• YOUR INSTRUCTIONS
Print out every record exactly as it appears.

[Begin]

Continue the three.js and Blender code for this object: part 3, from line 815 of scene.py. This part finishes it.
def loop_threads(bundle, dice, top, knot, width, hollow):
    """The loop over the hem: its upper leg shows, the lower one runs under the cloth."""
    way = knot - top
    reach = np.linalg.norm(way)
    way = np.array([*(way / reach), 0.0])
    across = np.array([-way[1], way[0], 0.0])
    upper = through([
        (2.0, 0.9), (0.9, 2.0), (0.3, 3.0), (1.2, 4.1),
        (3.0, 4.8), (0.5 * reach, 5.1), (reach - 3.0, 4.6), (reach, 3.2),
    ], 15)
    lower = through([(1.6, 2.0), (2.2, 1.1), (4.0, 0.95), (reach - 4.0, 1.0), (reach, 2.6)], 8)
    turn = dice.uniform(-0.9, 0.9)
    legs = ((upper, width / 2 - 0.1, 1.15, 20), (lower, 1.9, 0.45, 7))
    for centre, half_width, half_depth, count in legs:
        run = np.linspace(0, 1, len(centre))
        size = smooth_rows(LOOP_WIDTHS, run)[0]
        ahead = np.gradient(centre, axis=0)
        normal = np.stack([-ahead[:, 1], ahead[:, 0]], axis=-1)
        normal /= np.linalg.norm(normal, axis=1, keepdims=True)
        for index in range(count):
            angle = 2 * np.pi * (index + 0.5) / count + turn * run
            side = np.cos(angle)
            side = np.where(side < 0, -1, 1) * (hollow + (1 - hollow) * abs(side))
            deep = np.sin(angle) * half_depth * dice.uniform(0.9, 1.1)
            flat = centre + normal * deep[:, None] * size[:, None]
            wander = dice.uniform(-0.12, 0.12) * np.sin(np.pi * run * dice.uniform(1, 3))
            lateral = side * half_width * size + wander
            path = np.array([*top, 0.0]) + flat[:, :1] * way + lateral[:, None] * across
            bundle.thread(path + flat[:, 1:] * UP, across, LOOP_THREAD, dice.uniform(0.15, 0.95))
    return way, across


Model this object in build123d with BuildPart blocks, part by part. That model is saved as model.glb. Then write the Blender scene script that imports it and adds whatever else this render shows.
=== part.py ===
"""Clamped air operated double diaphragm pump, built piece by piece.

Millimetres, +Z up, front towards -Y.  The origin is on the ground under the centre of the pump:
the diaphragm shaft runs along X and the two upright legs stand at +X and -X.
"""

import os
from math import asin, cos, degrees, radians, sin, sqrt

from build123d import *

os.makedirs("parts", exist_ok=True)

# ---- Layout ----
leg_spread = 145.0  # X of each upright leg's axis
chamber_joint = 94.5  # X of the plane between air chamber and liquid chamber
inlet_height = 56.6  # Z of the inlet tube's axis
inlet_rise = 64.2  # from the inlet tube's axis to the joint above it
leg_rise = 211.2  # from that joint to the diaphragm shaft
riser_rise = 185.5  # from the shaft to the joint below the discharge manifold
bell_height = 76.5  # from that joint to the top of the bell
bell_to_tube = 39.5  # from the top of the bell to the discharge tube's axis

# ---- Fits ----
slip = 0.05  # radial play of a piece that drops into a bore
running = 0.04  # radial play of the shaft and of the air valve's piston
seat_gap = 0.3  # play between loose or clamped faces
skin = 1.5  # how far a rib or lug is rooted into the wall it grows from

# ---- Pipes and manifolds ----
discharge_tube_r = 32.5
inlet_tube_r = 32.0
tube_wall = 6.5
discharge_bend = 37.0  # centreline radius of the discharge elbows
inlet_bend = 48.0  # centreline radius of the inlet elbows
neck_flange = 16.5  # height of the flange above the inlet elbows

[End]

• OUTPUT BELOW
Continue the three.js and Blender code for this object: part 3, from line 815 of scene.py. This part finishes it.
def loop_threads(bundle, dice, top, knot, width, hollow):
    """The loop over the hem: its upper leg shows, the lower one runs under the cloth."""
    way = knot - top
    reach = np.linalg.norm(way)
    way = np.array([*(way / reach), 0.0])
    across = np.array([-way[1], way[0], 0.0])
    upper = through([
        (2.0, 0.9), (0.9, 2.0), (0.3, 3.0), (1.2, 4.1),
        (3.0, 4.8), (0.5 * reach, 5.1), (reach - 3.0, 4.6), (reach, 3.2),
    ], 15)
    lower = through([(1.6, 2.0), (2.2, 1.1), (4.0, 0.95), (reach - 4.0, 1.0), (reach, 2.6)], 8)
    turn = dice.uniform(-0.9, 0.9)
    legs = ((upper, width / 2 - 0.1, 1.15, 20), (lower, 1.9, 0.45, 7))
    for centre, half_width, half_depth, count in legs:
        run = np.linspace(0, 1, len(centre))
        size = smooth_rows(LOOP_WIDTHS, run)[0]
        ahead = np.gradient(centre, axis=0)
        normal = np.stack([-ahead[:, 1], ahead[:, 0]], axis=-1)
        normal /= np.linalg.norm(normal, axis=1, keepdims=True)
        for index in range(count):
            angle = 2 * np.pi * (index + 0.5) / count + turn * run
            side = np.cos(angle)
            side = np.where(side < 0, -1, 1) * (hollow + (1 - hollow) * abs(side))
            deep = np.sin(angle) * half_depth * dice.uniform(0.9, 1.1)
            flat = centre + normal * deep[:, None] * size[:, None]
            wander = dice.uniform(-0.12, 0.12) * np.sin(np.pi * run * dice.uniform(1, 3))
            lateral = side * half_width * size + wander
            path = np.array([*top, 0.0]) + flat[:, :1] * way + lateral[:, None] * across
            bundle.thread(path + flat[:, 1:] * UP, across, LOOP_THREAD, dice.uniform(0.15, 0.95))
    return way, across


Model this object in build123d with BuildPart blocks, part by part. That model is saved as model.glb. Then write the Blender scene script that imports it and adds whatever else this render shows.
=== part.py ===
"""Clamped air operated double diaphragm pump, built piece by piece.

Millimetres, +Z up, front towards -Y.  The origin is on the ground under the centre of the pump:
the diaphragm shaft runs along X and the two upright legs stand at +X and -X.
"""

import os
from math import asin, cos, degrees, radians, sin, sqrt

from build123d import *

os.makedirs("parts", exist_ok=True)

# ---- Layout ----
leg_spread = 145.0  # X of each upright leg's axis
chamber_joint = 94.5  # X of the plane between air chamber and liquid chamber
inlet_height = 56.6  # Z of the inlet tube's axis
inlet_rise = 64.2  # from the inlet tube's axis to the joint above it
leg_rise = 211.2  # from that joint to the diaphragm shaft
riser_rise = 185.5  # from the shaft to the joint below the discharge manifold
bell_height = 76.5  # from that joint to the top of the bell
bell_to_tube = 39.5  # from the top of the bell to the discharge tube's axis

# ---- Fits ----
slip = 0.05  # radial play of a piece that drops into a bore
running = 0.04  # radial play of the shaft and of the air valve's piston
seat_gap = 0.3  # play between loose or clamped faces
skin = 1.5  # how far a rib or lug is rooted into the wall it grows from

# ---- Pipes and manifolds ----
discharge_tube_r = 32.5
inlet_tube_r = 32.0
tube_wall = 6.5
discharge_bend = 37.0  # centreline radius of the discharge elbows
inlet_bend = 48.0  # centreline radius of the inlet elbows
neck_flange = 16.5  # height of the flange above the inlet elbows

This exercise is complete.